Omit all pictures, then retype the data exactly as given.
── Available records ──
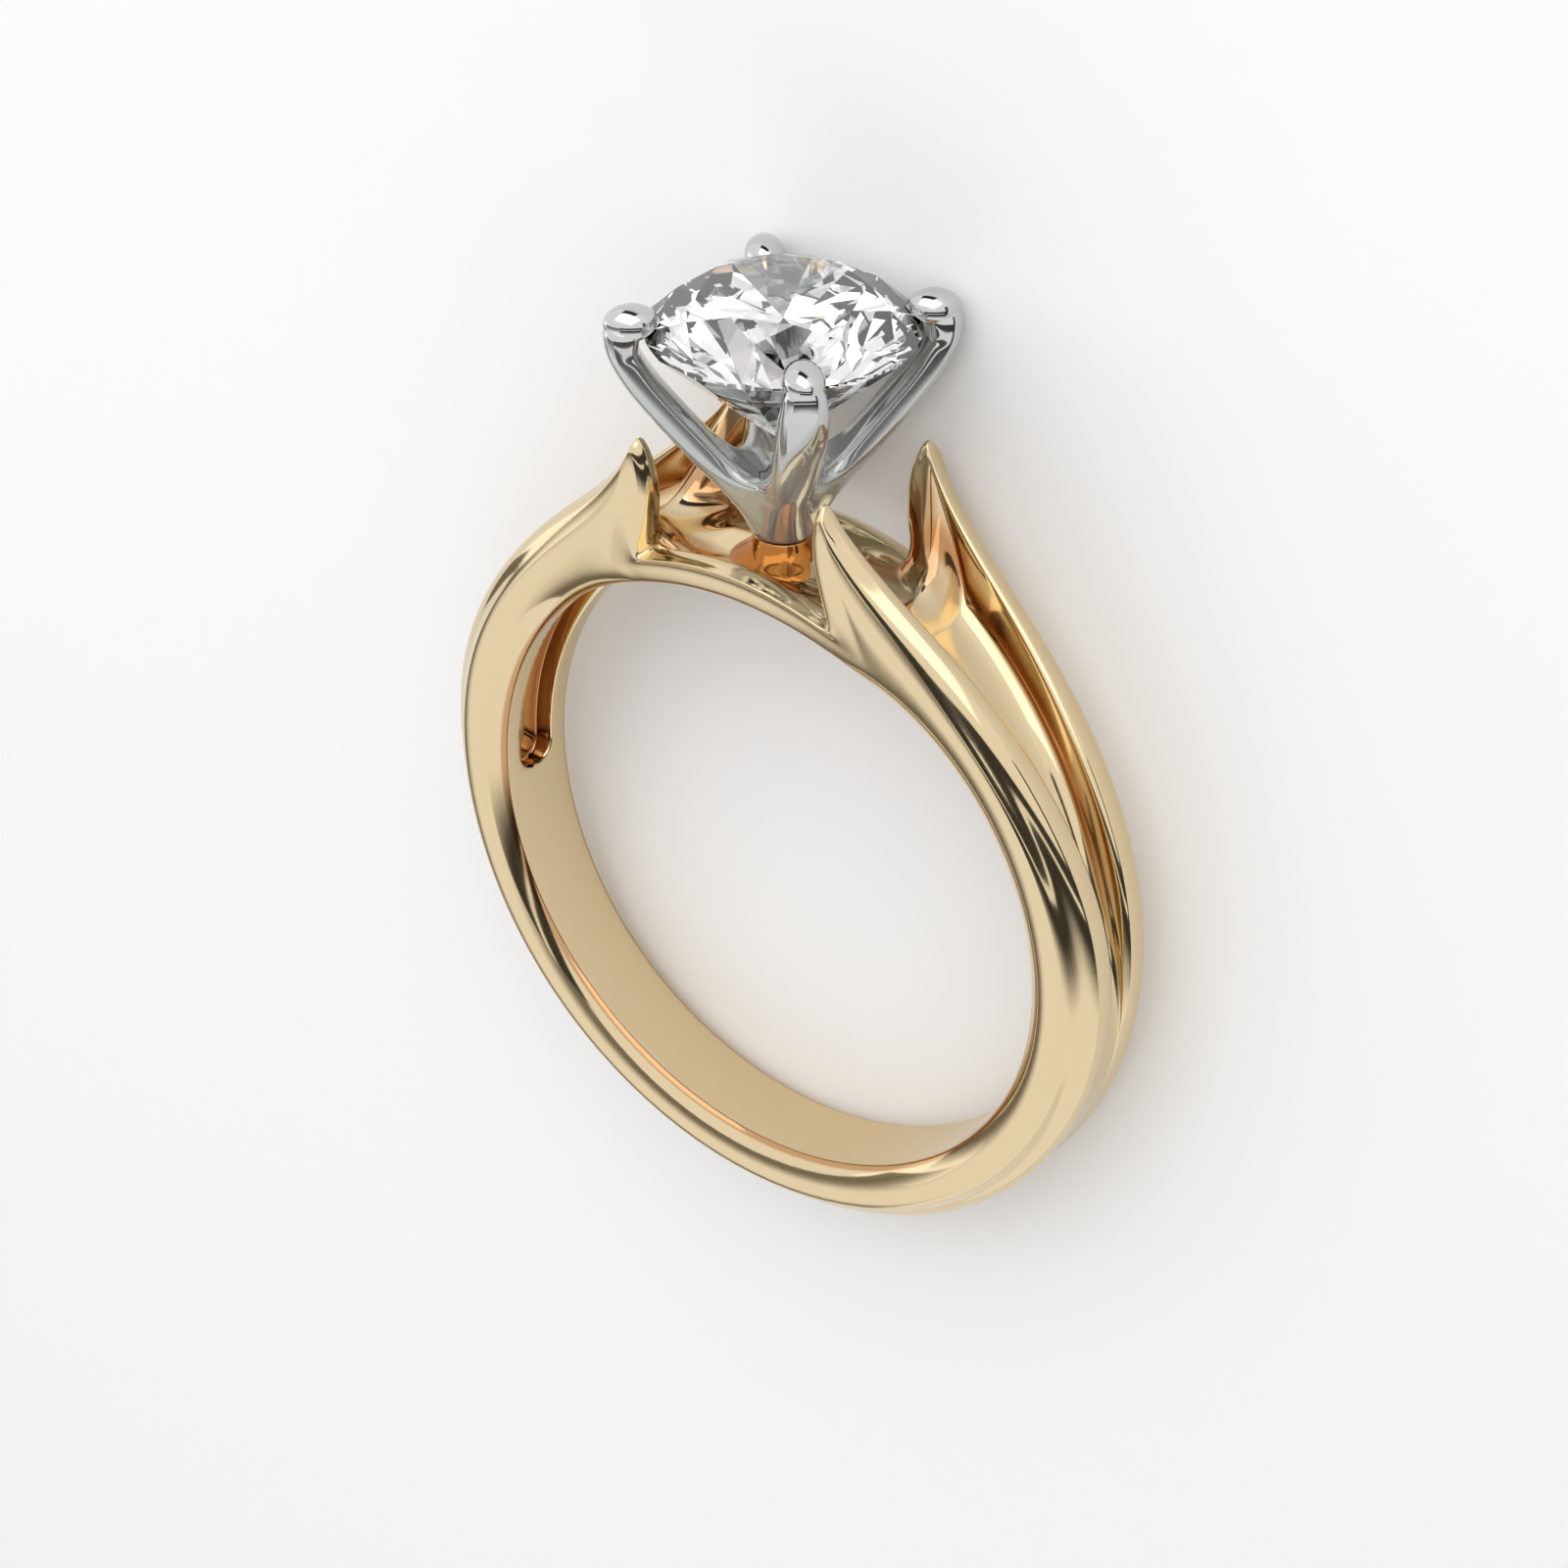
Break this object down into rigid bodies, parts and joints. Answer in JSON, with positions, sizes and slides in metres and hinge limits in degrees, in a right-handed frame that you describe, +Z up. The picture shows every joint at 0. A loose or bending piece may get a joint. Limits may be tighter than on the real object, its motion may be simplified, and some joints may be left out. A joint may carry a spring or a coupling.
{
  "type": "split shank engagement ring",
  "caption": "Yellow gold finger ring whose split shoulders rise into pointed leaves beside a prong-set round brilliant.",
  "frame": {"origin": "middle of the finger hole, on its axis", "axes": "the ring lies on its back: +Y along the floor from the finger hole towards the stone, tilted up with it by 4.2 degrees, +X across the finger hole, +Z up, out of the ring's front"},
  "size_m": [0.021, 0.0268, 0.0067],
  "materials": {
    "yellow_gold": "polished",
    "white_gold": "polished",
    "stone": "faceted and polished"
  },
  "bodies": {
    "root": {"shank": "yellow_gold", "setting": "white_gold", "stone": "stone"}
  },
  "joints": []
}
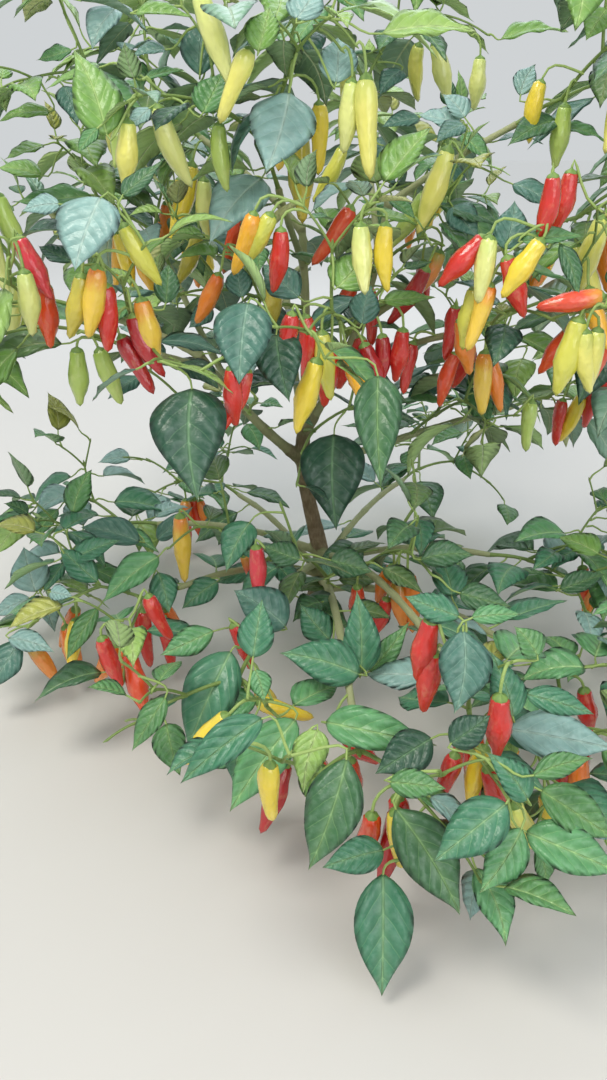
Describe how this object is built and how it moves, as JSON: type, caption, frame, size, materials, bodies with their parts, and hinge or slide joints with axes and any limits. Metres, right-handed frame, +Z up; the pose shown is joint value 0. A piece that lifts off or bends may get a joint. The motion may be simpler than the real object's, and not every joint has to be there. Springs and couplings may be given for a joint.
{
  "type": "chilli pepper plant",
  "caption": "Bushy chilli pepper plant: woody stem, forked boughs, folded oval leaves and hanging tapered fruit, rooted at a flat ground cut.",
  "frame": {"origin": "middle of the trunk's flat cut at ground level", "axes": "+Z up the stem, -Y toward the picture's viewer, +X to the viewer's right"},
  "size_m": [0.9951, 1.0712, 0.7633],
  "materials": {
    "stem_bark": "rough grey-brown woody bark with fine ridges",
    "bough_bark": "smooth green-brown bark, browner toward the stem",
    "crown_leaf": "satin green leaf with a pale midrib, on green twigs with green, yellow and red fruit",
    "shaded_leaf": "dark satin green leaf with a pale midrib",
    "low_leaf": "bright satin green leaf with a pale midrib, on green twigs with mostly red fruit"
  },
  "bodies": {
    "root": {"trunk": "stem_bark", "left_bough": "bough_bark", "middle_bough": "bough_bark", "upright_bough": "bough_bark", "right_bough": "bough_bark", "front_bough": "bough_bark", "back_bough": "bough_bark", "outer_left_bough": "bough_bark", "front_left_bough": "bough_bark", "back_left_bough": "bough_bark", "upper_left_bough": "bough_bark", "upper_front_bough": "bough_bark", "upper_right_bough": "bough_bark", "top_bough": "bough_bark", "middle_right_bough": "bough_bark", "front_right_bough": "bough_bark", "outer_back_bough": "bough_bark", "right_back_bough": "bough_bark", "low_left_bough": "bough_bark", "low_outer_left_bough": "bough_bark", "low_front_left_bough": "bough_bark", "low_front_bough": "bough_bark", "low_front_right_bough": "bough_bark", "low_right_front_bough": "bough_bark", "low_right_bough": "bough_bark", "low_back_left_bough": "bough_bark", "low_back_right_bough": "bough_bark", "outer_left_foliage": "crown_leaf", "front_left_foliage": "crown_leaf", "back_left_foliage": "crown_leaf", "upper_left_foliage": "crown_leaf", "upper_front_foliage": "crown_leaf", "upper_right_foliage": "crown_leaf", "top_foliage": "crown_leaf", "middle_right_foliage": "crown_leaf", "front_right_foliage": "crown_leaf", "front_foliage": "crown_leaf", "outer_back_foliage": "crown_leaf", "right_back_foliage": "crown_leaf", "right_foliage": "crown_leaf", "inner_right_foliage": "crown_leaf", "inner_foliage": "crown_leaf", "centre_foliage": "crown_leaf", "hanging_left_foliage": "shaded_leaf", "hanging_front_foliage": "shaded_leaf", "low_left_foliage": "low_leaf", "low_outer_left_foliage": "low_leaf", "low_front_left_foliage": "low_leaf", "low_front_foliage": "low_leaf", "low_front_right_foliage": "low_leaf", "low_right_front_foliage": "low_leaf", "low_right_foliage": "low_leaf", "low_back_left_foliage": "low_leaf", "low_back_right_foliage": "low_leaf", "low_inner_left_foliage": "low_leaf", "low_inner_front_foliage": "low_leaf", "low_inner_right_foliage": "low_leaf"}
  },
  "joints": []
}
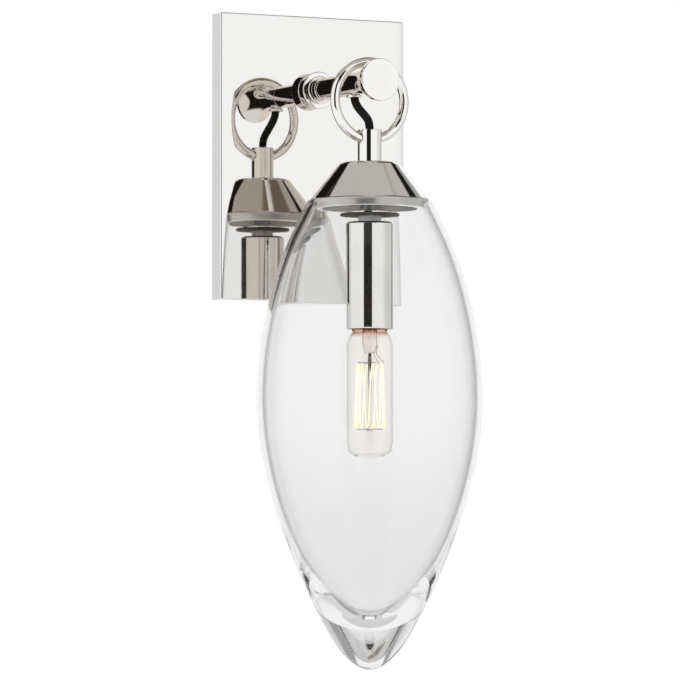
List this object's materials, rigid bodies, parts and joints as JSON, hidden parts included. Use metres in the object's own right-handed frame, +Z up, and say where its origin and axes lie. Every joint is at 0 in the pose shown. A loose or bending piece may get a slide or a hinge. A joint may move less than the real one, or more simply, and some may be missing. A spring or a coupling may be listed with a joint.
{
  "type": "wall sconce",
  "caption": "Wall sconce: rectangular back plate, short flared arm, and a clear seed-shaped glass pendant that hangs by its stem from a ring over the arm.",
  "frame": {"origin": "middle of the back plate's outline on the wall plane, which is the middle of the bracket's screw pattern", "axes": "+Z up, +Y into the wall, so the arm stands out along -Y; +X to the right for someone facing the wall"},
  "size_m": [0.1198, 0.1354, 0.3535],
  "materials": {
    "polished_nickel": "polished nickel plate, slightly warm",
    "zinc_steel": "zinc-plated steel",
    "green_screw": "green-dyed zinc plate",
    "black_braid": "woven cotton braid, matte black",
    "wire_insulation": "soft plastic insulation",
    "lampholder_plastic": "moulded phenolic, dark",
    "contact_brass": "plain brass",
    "lamp_base_metal": "lamp base metal",
    "lamp_insulator": "black glassy insulator",
    "lamp_glass": "thin clear glass",
    "filament_wire": "glowing tungsten",
    "support_wire": "drawn nickel wire",
    "shade_glass": "heavy clear blown glass",
    "neck_bond": "clear adhesive"
  },
  "bodies": {
    "root": {"backplate": "polished_nickel", "mounting_bracket": "zinc_steel", "plate_set_screws": "zinc_steel", "earth_screw": "green_screw", "arm_nipple": "zinc_steel", "arm_lock_washer": "zinc_steel", "arm_lock_nut": "zinc_steel", "arm_collar": "polished_nickel", "arm_tube": "polished_nickel", "arm_flare": "polished_nickel", "arm_end_cap": "polished_nickel", "flex_bushing": "polished_nickel", "pendant_flex": "black_braid", "arm_wires": "wire_insulation"},
    "ring": {"hanging_ring": "polished_nickel"},
    "pendant": {"stem_tube": "polished_nickel", "socket_wires": "wire_insulation", "shade_cap": "polished_nickel", "socket_nipple": "zinc_steel", "cap_lock_nut": "zinc_steel", "shield_washer": "polished_nickel", "shield_disc": "polished_nickel", "socket_nut": "zinc_steel", "socket_sleeve": "polished_nickel", "lampholder_body": "lampholder_plastic", "screw_shell": "contact_brass", "centre_contact": "contact_brass", "terminal_screws": "contact_brass"},
    "lamp": {"lamp_base": "lamp_base_metal", "lamp_base_insulator": "lamp_insulator", "lamp_tip_contact": "lamp_base_metal", "lamp_envelope": "lamp_glass", "lamp_mount": "lamp_glass", "lamp_filament": "filament_wire", "lamp_supports": "support_wire"},
    "shade": {"glass_shade": "shade_glass", "shade_collar": "polished_nickel", "neck_bond": "neck_bond"}
  },
  "joints": [
    {"name": "ring_swing", "type": "hinge", "parent": "root", "child": "ring", "pos_m": [0, -0.0755, 0.037], "axis": [0, 1, 0], "range_deg": [-20, 20], "deforming": ["pendant_flex"]},
    {"name": "pendant_rock", "type": "hinge", "parent": "ring", "child": "pendant", "pos_m": [0, -0.0755, 0.0058], "axis": [1, 0, 0], "range_deg": [-20, 4], "deforming": ["pendant_flex"]},
    {"name": "shade_lowering", "type": "slide", "parent": "pendant", "child": "shade", "axis": [0, 0, -1], "range_m": [0, 0.145]},
    {"name": "lamp_unscrewing", "type": "slide", "parent": "pendant", "child": "lamp", "axis": [0, 0, -1], "range_m": [0, 0.022]}
  ]
}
───
Written answer:
Break this object down into rigid bodies, parts and joints. Answer in JSON, with positions, sizes and slides in metres and hinge limits in degrees, in a right-handed frame that you describe, +Z up. The picture shows every joint at 0. A loose or bending piece may get a joint. Limits may be tighter than on the real object, its motion may be simplified, and some joints may be left out. A joint may carry a spring or a coupling.
{
  "type": "split shank engagement ring",
  "caption": "Yellow gold finger ring whose split shoulders rise into pointed leaves beside a prong-set round brilliant.",
  "frame": {"origin": "middle of the finger hole, on its axis", "axes": "the ring lies on its back: +Y along the floor from the finger hole towards the stone, tilted up with it by 4.2 degrees, +X across the finger hole, +Z up, out of the ring's front"},
  "size_m": [0.021, 0.0268, 0.0067],
  "materials": {
    "yellow_gold": "polished",
    "white_gold": "polished",
    "stone": "faceted and polished"
  },
  "bodies": {
    "root": {"shank": "yellow_gold", "setting": "white_gold", "stone": "stone"}
  },
  "joints": []
}
Describe how this object is built and how it moves, as JSON: type, caption, frame, size, materials, bodies with their parts, and hinge or slide joints with axes and any limits. Metres, right-handed frame, +Z up; the pose shown is joint value 0. A piece that lifts off or bends may get a joint. The motion may be simpler than the real object's, and not every joint has to be there. Springs and couplings may be given for a joint.
{
  "type": "chilli pepper plant",
  "caption": "Bushy chilli pepper plant: woody stem, forked boughs, folded oval leaves and hanging tapered fruit, rooted at a flat ground cut.",
  "frame": {"origin": "middle of the trunk's flat cut at ground level", "axes": "+Z up the stem, -Y toward the picture's viewer, +X to the viewer's right"},
  "size_m": [0.9951, 1.0712, 0.7633],
  "materials": {
    "stem_bark": "rough grey-brown woody bark with fine ridges",
    "bough_bark": "smooth green-brown bark, browner toward the stem",
    "crown_leaf": "satin green leaf with a pale midrib, on green twigs with green, yellow and red fruit",
    "shaded_leaf": "dark satin green leaf with a pale midrib",
    "low_leaf": "bright satin green leaf with a pale midrib, on green twigs with mostly red fruit"
  },
  "bodies": {
    "root": {"trunk": "stem_bark", "left_bough": "bough_bark", "middle_bough": "bough_bark", "upright_bough": "bough_bark", "right_bough": "bough_bark", "front_bough": "bough_bark", "back_bough": "bough_bark", "outer_left_bough": "bough_bark", "front_left_bough": "bough_bark", "back_left_bough": "bough_bark", "upper_left_bough": "bough_bark", "upper_front_bough": "bough_bark", "upper_right_bough": "bough_bark", "top_bough": "bough_bark", "middle_right_bough": "bough_bark", "front_right_bough": "bough_bark", "outer_back_bough": "bough_bark", "right_back_bough": "bough_bark", "low_left_bough": "bough_bark", "low_outer_left_bough": "bough_bark", "low_front_left_bough": "bough_bark", "low_front_bough": "bough_bark", "low_front_right_bough": "bough_bark", "low_right_front_bough": "bough_bark", "low_right_bough": "bough_bark", "low_back_left_bough": "bough_bark", "low_back_right_bough": "bough_bark", "outer_left_foliage": "crown_leaf", "front_left_foliage": "crown_leaf", "back_left_foliage": "crown_leaf", "upper_left_foliage": "crown_leaf", "upper_front_foliage": "crown_leaf", "upper_right_foliage": "crown_leaf", "top_foliage": "crown_leaf", "middle_right_foliage": "crown_leaf", "front_right_foliage": "crown_leaf", "front_foliage": "crown_leaf", "outer_back_foliage": "crown_leaf", "right_back_foliage": "crown_leaf", "right_foliage": "crown_leaf", "inner_right_foliage": "crown_leaf", "inner_foliage": "crown_leaf", "centre_foliage": "crown_leaf", "hanging_left_foliage": "shaded_leaf", "hanging_front_foliage": "shaded_leaf", "low_left_foliage": "low_leaf", "low_outer_left_foliage": "low_leaf", "low_front_left_foliage": "low_leaf", "low_front_foliage": "low_leaf", "low_front_right_foliage": "low_leaf", "low_right_front_foliage": "low_leaf", "low_right_foliage": "low_leaf", "low_back_left_foliage": "low_leaf", "low_back_right_foliage": "low_leaf", "low_inner_left_foliage": "low_leaf", "low_inner_front_foliage": "low_leaf", "low_inner_right_foliage": "low_leaf"}
  },
  "joints": []
}
List this object's materials, rigid bodies, parts and joints as JSON, hidden parts included. Use metres in the object's own right-handed frame, +Z up, and say where its origin and axes lie. Every joint is at 0 in the pose shown. A loose or bending piece may get a slide or a hinge. A joint may move less than the real one, or more simply, and some may be missing. A spring or a coupling may be listed with a joint.
{
  "type": "wall sconce",
  "caption": "Wall sconce: rectangular back plate, short flared arm, and a clear seed-shaped glass pendant that hangs by its stem from a ring over the arm.",
  "frame": {"origin": "middle of the back plate's outline on the wall plane, which is the middle of the bracket's screw pattern", "axes": "+Z up, +Y into the wall, so the arm stands out along -Y; +X to the right for someone facing the wall"},
  "size_m": [0.1198, 0.1354, 0.3535],
  "materials": {
    "polished_nickel": "polished nickel plate, slightly warm",
    "zinc_steel": "zinc-plated steel",
    "green_screw": "green-dyed zinc plate",
    "black_braid": "woven cotton braid, matte black",
    "wire_insulation": "soft plastic insulation",
    "lampholder_plastic": "moulded phenolic, dark",
    "contact_brass": "plain brass",
    "lamp_base_metal": "lamp base metal",
    "lamp_insulator": "black glassy insulator",
    "lamp_glass": "thin clear glass",
    "filament_wire": "glowing tungsten",
    "support_wire": "drawn nickel wire",
    "shade_glass": "heavy clear blown glass",
    "neck_bond": "clear adhesive"
  },
  "bodies": {
    "root": {"backplate": "polished_nickel", "mounting_bracket": "zinc_steel", "plate_set_screws": "zinc_steel", "earth_screw": "green_screw", "arm_nipple": "zinc_steel", "arm_lock_washer": "zinc_steel", "arm_lock_nut": "zinc_steel", "arm_collar": "polished_nickel", "arm_tube": "polished_nickel", "arm_flare": "polished_nickel", "arm_end_cap": "polished_nickel", "flex_bushing": "polished_nickel", "pendant_flex": "black_braid", "arm_wires": "wire_insulation"},
    "ring": {"hanging_ring": "polished_nickel"},
    "pendant": {"stem_tube": "polished_nickel", "socket_wires": "wire_insulation", "shade_cap": "polished_nickel", "socket_nipple": "zinc_steel", "cap_lock_nut": "zinc_steel", "shield_washer": "polished_nickel", "shield_disc": "polished_nickel", "socket_nut": "zinc_steel", "socket_sleeve": "polished_nickel", "lampholder_body": "lampholder_plastic", "screw_shell": "contact_brass", "centre_contact": "contact_brass", "terminal_screws": "contact_brass"},
    "lamp": {"lamp_base": "lamp_base_metal", "lamp_base_insulator": "lamp_insulator", "lamp_tip_contact": "lamp_base_metal", "lamp_envelope": "lamp_glass", "lamp_mount": "lamp_glass", "lamp_filament": "filament_wire", "lamp_supports": "support_wire"},
    "shade": {"glass_shade": "shade_glass", "shade_collar": "polished_nickel", "neck_bond": "neck_bond"}
  },
  "joints": [
    {"name": "ring_swing", "type": "hinge", "parent": "root", "child": "ring", "pos_m": [0, -0.0755, 0.037], "axis": [0, 1, 0], "range_deg": [-20, 20], "deforming": ["pendant_flex"]},
    {"name": "pendant_rock", "type": "hinge", "parent": "ring", "child": "pendant", "pos_m": [0, -0.0755, 0.0058], "axis": [1, 0, 0], "range_deg": [-20, 4], "deforming": ["pendant_flex"]},
    {"name": "shade_lowering", "type": "slide", "parent": "pendant", "child": "shade", "axis": [0, 0, -1], "range_m": [0, 0.145]},
    {"name": "lamp_unscrewing", "type": "slide", "parent": "pendant", "child": "lamp", "axis": [0, 0, -1], "range_m": [0, 0.022]}
  ]
}